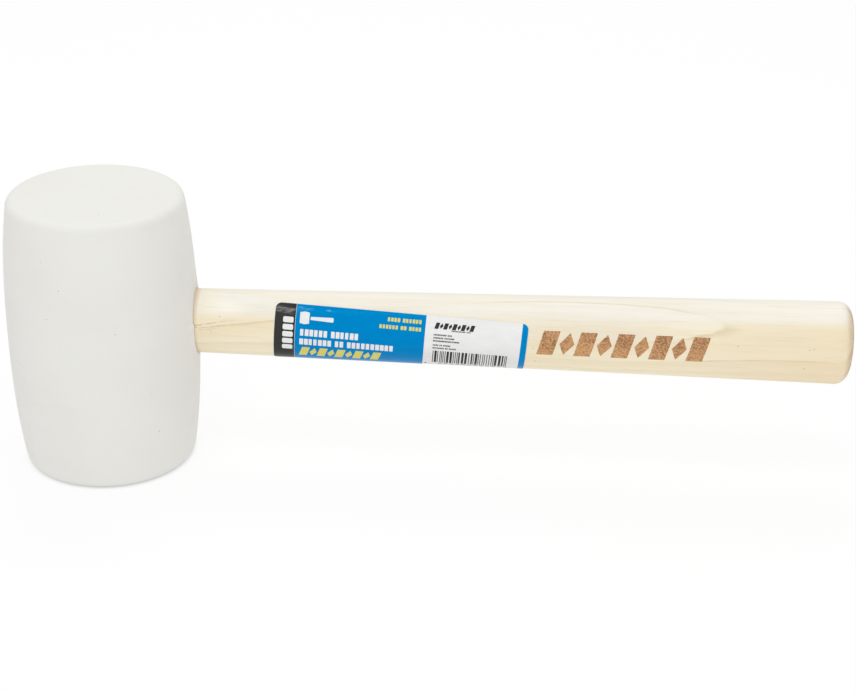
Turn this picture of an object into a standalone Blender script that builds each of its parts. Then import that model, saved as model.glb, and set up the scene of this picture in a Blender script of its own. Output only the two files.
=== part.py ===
"""A rubber mallet: a barrel-shaped rubber head on an oval hardwood handle, wedged through its eye.

Metres, +Z up. The origin is the centre of the lower striking face, +Z runs up the head's axis,
and +X runs out along the handle. The label is stuck on the handle's -Y side.
"""

import math

import bmesh
import bpy
from mathutils import Matrix

# The head, a moulded barrel
HEAD_LENGTH = 0.1335
HEAD_MID_RADIUS = 0.045
HEAD_END_RADIUS = 0.0405
HEAD_BULGE_POWER = 2.4
HEAD_RIM_ROUNDING = 0.0043
HEAD_SIDES = 64
HEAD_SIDE_STEPS = 10
RIM_STEPS = 5

# The handle, a straight oval taper; half sizes at the neck, where it leaves the head, and at the grip's end
EYE_HEIGHT = 0.0707
NECK_X = 0.045
NECK_HALF_HEIGHT = 0.0160
NECK_HALF_WIDTH = 0.0108
GRIP_END_X = 0.351
GRIP_HALF_HEIGHT = 0.0200
GRIP_HALF_WIDTH = 0.0168
GRIP_ROUNDING_LENGTH = 0.0067
GRIP_ROUNDING_DEPTH = 0.0082
GRIP_ROUNDING_STEPS = 6
TENON_END_X = -0.0438
TENON_CHAMFER = 0.0008
HANDLE_SIDES = 48
HANDLE_STEPS = 6

# The wooden wedge stands upright in the tenon's kerf, and the two steel wedges cross it
WOOD_WEDGE_LENGTH = 0.028
WOOD_WEDGE_HALF_HEIGHT = 0.0136
WOOD_WEDGE_HEAD_THICKNESS = 0.0040
WOOD_WEDGE_TIP_THICKNESS = 0.0012
KERF_HALF_HEIGHT = 0.0170
STEEL_WEDGE_LENGTH = 0.020
STEEL_WEDGE_HALF_WIDTH = 0.0055
STEEL_WEDGE_HEAD_THICKNESS = 0.0022
STEEL_WEDGE_TIP_THICKNESS = 0.0008
STEEL_WEDGE_OFFSET = 0.0070

# The label, a rounded rectangle wrapped round the handle, turned a little off the handle's line
LABEL_LENGTH = 0.1175
LABEL_HEIGHT = 0.0335
LABEL_CORNER_RADIUS = 0.003
LABEL_CENTRE_X = 0.1414
LABEL_CENTRE_DROP = 0.0041
LABEL_SKEW = math.radians(2.66)
LABEL_THICKNESS = 0.00015
LABEL_GAP = 0.00015
LABEL_CORNER_STEPS = 4
LABEL_LENGTH_STEPS = 14
LABEL_HEIGHT_STEPS = 20

# Touching pieces keep this gap
FIT_GAP = 0.0003
# A cutter runs this far past the surface it opens
CUTTER_OVERRUN = 0.004
MERGE_DISTANCE = 0.00001
SMOOTH_ANGLE = math.radians(35)
# Short steps that follow the oval's outline
WALK_STEPS = 60


def clear_scene():
    for existing in list(bpy.data.objects):
        bpy.data.objects.remove(existing, do_unlink=True)


def new_collection(name):
    collection = bpy.data.collections.new(name)
    bpy.context.scene.collection.children.link(collection)
    return collection


def new_object(name, mesh, collection):
    placed = bpy.data.objects.new(name, mesh)
    collection.objects.link(placed)
    return placed


def shade(mesh):
    """Smooth shading that keeps the sharp edges."""
    mesh.shade_smooth()
    mesh.set_sharp_from_angle(angle=SMOOTH_ANGLE)


def principled(name, colour, roughness, metallic=0.0):
    material = bpy.data.materials.new(name)
    material.use_nodes = True
    shader = material.node_tree.nodes["Principled BSDF"]
    shader.inputs["Base Color"].default_value = (*colour, 1.0)
    shader.inputs["Roughness"].default_value = roughness
    shader.inputs["Metallic"].default_value = metallic
    return material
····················
▸ Task: Reproduce every line above without error.

▸ Output of the task:
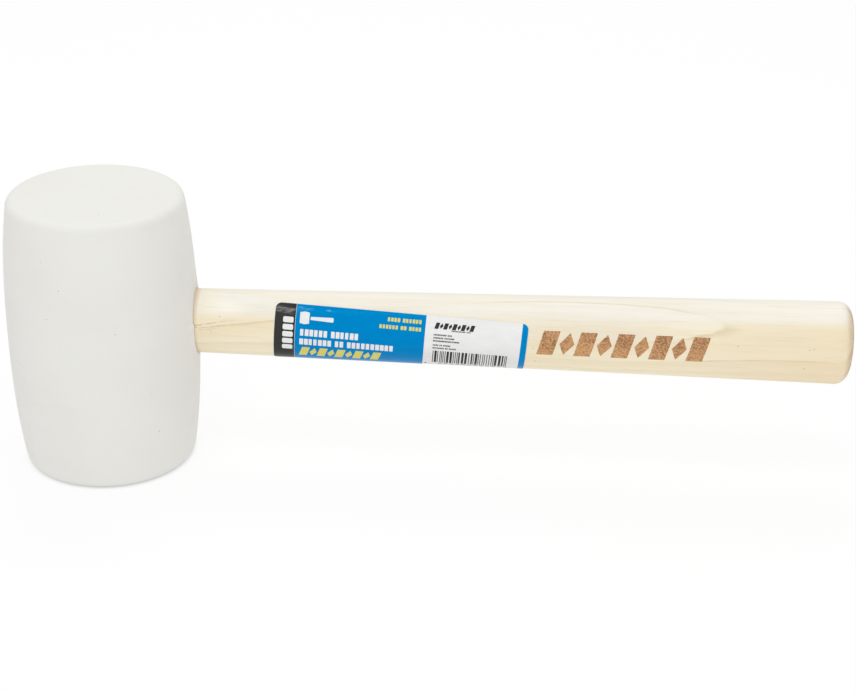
Turn this picture of an object into a standalone Blender script that builds each of its parts. Then import that model, saved as model.glb, and set up the scene of this picture in a Blender script of its own. Output only the two files.
=== part.py ===
"""A rubber mallet: a barrel-shaped rubber head on an oval hardwood handle, wedged through its eye.

Metres, +Z up. The origin is the centre of the lower striking face, +Z runs up the head's axis,
and +X runs out along the handle. The label is stuck on the handle's -Y side.
"""

import math

import bmesh
import bpy
from mathutils import Matrix

# The head, a moulded barrel
HEAD_LENGTH = 0.1335
HEAD_MID_RADIUS = 0.045
HEAD_END_RADIUS = 0.0405
HEAD_BULGE_POWER = 2.4
HEAD_RIM_ROUNDING = 0.0043
HEAD_SIDES = 64
HEAD_SIDE_STEPS = 10
RIM_STEPS = 5

# The handle, a straight oval taper; half sizes at the neck, where it leaves the head, and at the grip's end
EYE_HEIGHT = 0.0707
NECK_X = 0.045
NECK_HALF_HEIGHT = 0.0160
NECK_HALF_WIDTH = 0.0108
GRIP_END_X = 0.351
GRIP_HALF_HEIGHT = 0.0200
GRIP_HALF_WIDTH = 0.0168
GRIP_ROUNDING_LENGTH = 0.0067
GRIP_ROUNDING_DEPTH = 0.0082
GRIP_ROUNDING_STEPS = 6
TENON_END_X = -0.0438
TENON_CHAMFER = 0.0008
HANDLE_SIDES = 48
HANDLE_STEPS = 6

# The wooden wedge stands upright in the tenon's kerf, and the two steel wedges cross it
WOOD_WEDGE_LENGTH = 0.028
WOOD_WEDGE_HALF_HEIGHT = 0.0136
WOOD_WEDGE_HEAD_THICKNESS = 0.0040
WOOD_WEDGE_TIP_THICKNESS = 0.0012
KERF_HALF_HEIGHT = 0.0170
STEEL_WEDGE_LENGTH = 0.020
STEEL_WEDGE_HALF_WIDTH = 0.0055
STEEL_WEDGE_HEAD_THICKNESS = 0.0022
STEEL_WEDGE_TIP_THICKNESS = 0.0008
STEEL_WEDGE_OFFSET = 0.0070

# The label, a rounded rectangle wrapped round the handle, turned a little off the handle's line
LABEL_LENGTH = 0.1175
LABEL_HEIGHT = 0.0335
LABEL_CORNER_RADIUS = 0.003
LABEL_CENTRE_X = 0.1414
LABEL_CENTRE_DROP = 0.0041
LABEL_SKEW = math.radians(2.66)
LABEL_THICKNESS = 0.00015
LABEL_GAP = 0.00015
LABEL_CORNER_STEPS = 4
LABEL_LENGTH_STEPS = 14
LABEL_HEIGHT_STEPS = 20

# Touching pieces keep this gap
FIT_GAP = 0.0003
# A cutter runs this far past the surface it opens
CUTTER_OVERRUN = 0.004
MERGE_DISTANCE = 0.00001
SMOOTH_ANGLE = math.radians(35)
# Short steps that follow the oval's outline
WALK_STEPS = 60


def clear_scene():
    for existing in list(bpy.data.objects):
        bpy.data.objects.remove(existing, do_unlink=True)


def new_collection(name):
    collection = bpy.data.collections.new(name)
    bpy.context.scene.collection.children.link(collection)
    return collection


def new_object(name, mesh, collection):
    placed = bpy.data.objects.new(name, mesh)
    collection.objects.link(placed)
    return placed


def shade(mesh):
    """Smooth shading that keeps the sharp edges."""
    mesh.shade_smooth()
    mesh.set_sharp_from_angle(angle=SMOOTH_ANGLE)


def principled(name, colour, roughness, metallic=0.0):
    material = bpy.data.materials.new(name)
    material.use_nodes = True
    shader = material.node_tree.nodes["Principled BSDF"]
    shader.inputs["Base Color"].default_value = (*colour, 1.0)
    shader.inputs["Roughness"].default_value = roughness
    shader.inputs["Metallic"].default_value = metallic
    return material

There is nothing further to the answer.